I threw my hands up in the air and then started grasping the chrome bar surrounding the inside of the elevator. “Gee, I don’t know what I’m going to do now!” I fought back the tears, determined not to shed another tear in front of Marcella. “I love my husband to death, but maybe, instead of heading home, I’ll go let one of my lovers have their way with me. Who knows?”

She sensed my sarcasm. “Actually, I do know what I’m going to do after I leave here,” I continued. “I’m going to visit my best friend and make sure her ass is all right. I haven’t seen Brina since I insisted on taking her to the emergency room last Saturday. And maybe, just maybe, if she’s not in the middle of another crisis of her own, I’ll ask her to let me cry on her shoulder for a change.”

Marcella smiled at me. It was a weak, forced smile, but welcome just the same. She dropped her voice to almost a whisper. “Sounds like a good plan to me, Zoe. But listen—” She reached in the elevator and rubbed me on the shoulder. “If you ever want to talk again, I’ll be right here. You can call me anytime, day or night. I can’t make you continue therapy with me. I just want you to know I’m always willing. Always!”

“Thanks!” The smile I returned was genuine.

The elevator doors were halfway closed when she stuck her foot in. “Zoe, we never got a chance to discuss your third affair. You sure you don’t want to stay for another hour so we can continue the conversation?”

I smirked, wondering how sick she would think I was if I told her the truth. Just threw the entire load of shit on her like I was tossing a penny in a wishing well. “Trust me, Doc. That’s the last thing I need to talk about right now. In fact, that’s probably something better off left alone, period.”

She removed her foot. The last thing I saw as the elevator doors slammed was the perplexed expression on her face.

chapter

twenty-one

It was drizzling when I arrived at Brina’s building. I didn’t go in for a few minutes. I was still shook up over the unexpected altercation with Marcella. The last thing I was prepared for was her admitting she didn’t have a clue what the fuck she was doing. She could’ve told me that from jump street.
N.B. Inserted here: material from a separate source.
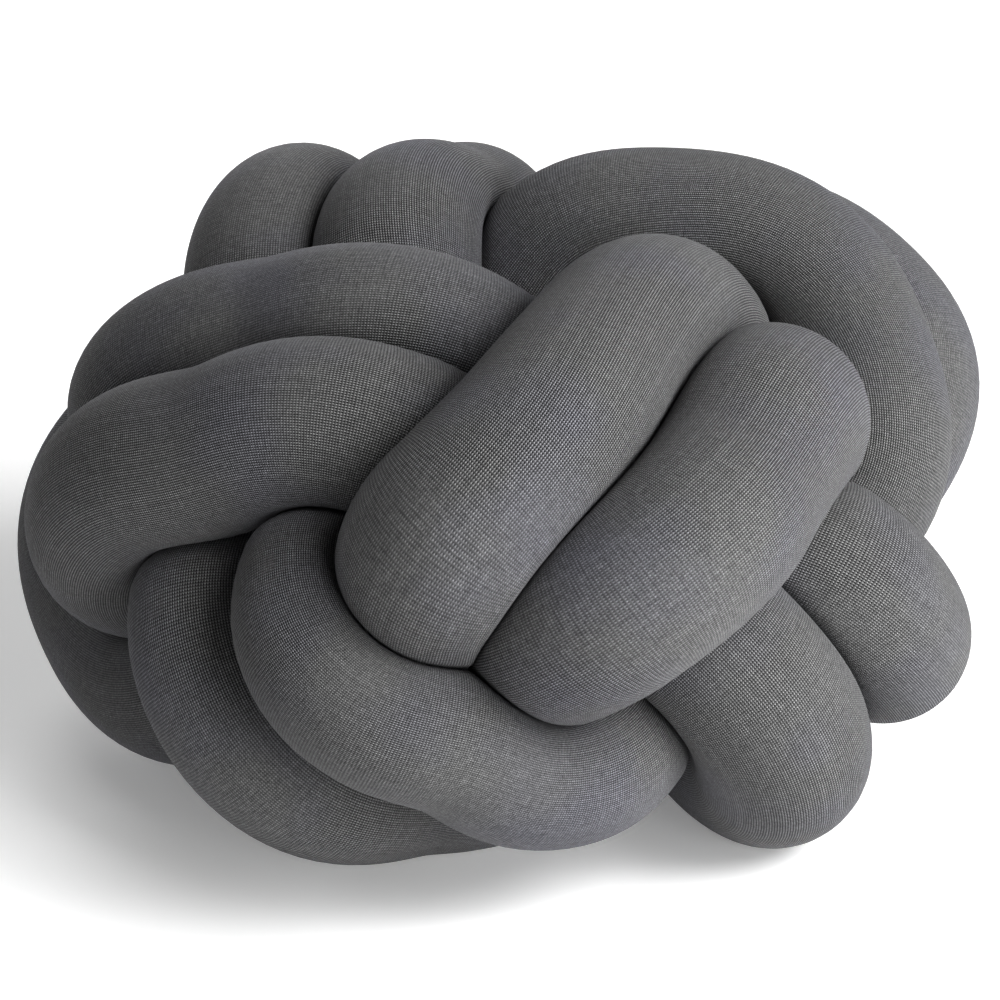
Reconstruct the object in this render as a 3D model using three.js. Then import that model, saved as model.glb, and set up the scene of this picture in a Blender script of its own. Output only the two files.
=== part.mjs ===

I should’ve told Brina all of the drama from the get-go and saved all the dead presidents I was going to have to kick out on therapy. Not to mention the aggravation and humiliation I endured by telling a complete stranger all of my business. Still, I liked Marcella. I sensed something real about her. I only wished she could have helped.

I decided the heart-to-heart between Brina and I was long overdo. So what if she always viewed me as perfect? She understood the Zoe-Jason soap opera better than anyone. After all, she had a front-row seat to the whole thing. Gurlfriend was just going to have to get over the fact that her idol wasn’t a lady, but a tramp. Brina and I went way back, and out of everyone, she wouldn’t judge me. That much I knew for sure.

After making a mad dash to get in the carpeted hallway of her building, I folded the newspaper I had over my head to protect my hairdo and jiggled the dampness off my coat. I knocked on her door and didn’t get an answer. Her car was parked out front, so I was surprised when she didn’t come to the door. After all, she was the one who went on and on about how she just went to work and came straight home every day. I couldn’t imagine her hanging out, and since it was raining, I knew she wasn’t out walking anywhere.

I heard some music playing loudly and realized it was coming from her place. I figured she was probably in the shower or something and didn’t hear the door. I contemplated waiting out in the hall for a few minutes and knocking again. I was used to just barging in with the hidden key but for some strange reason, I felt it would be obtrusive that day.

I decided to wait a few moments. I had no desire to go home and face Jason right then and running to one of my other lovers was out of the damn question. Besides, I wanted to check on Brina’s bruises and see if she planned to take me up on my job offer. Most of all, I needed to confide in her in the worst way. Enough of the lies!

I swung around when I heard the door across the hall open abruptly. There was an old white woman standing there in a housecoat. She had a baseball bat in one hand and a demonic expression on her pale face. I immediately jumped back against the wall. An eighty-year-old white woman holding a bat and glaring didn’t sit well with me.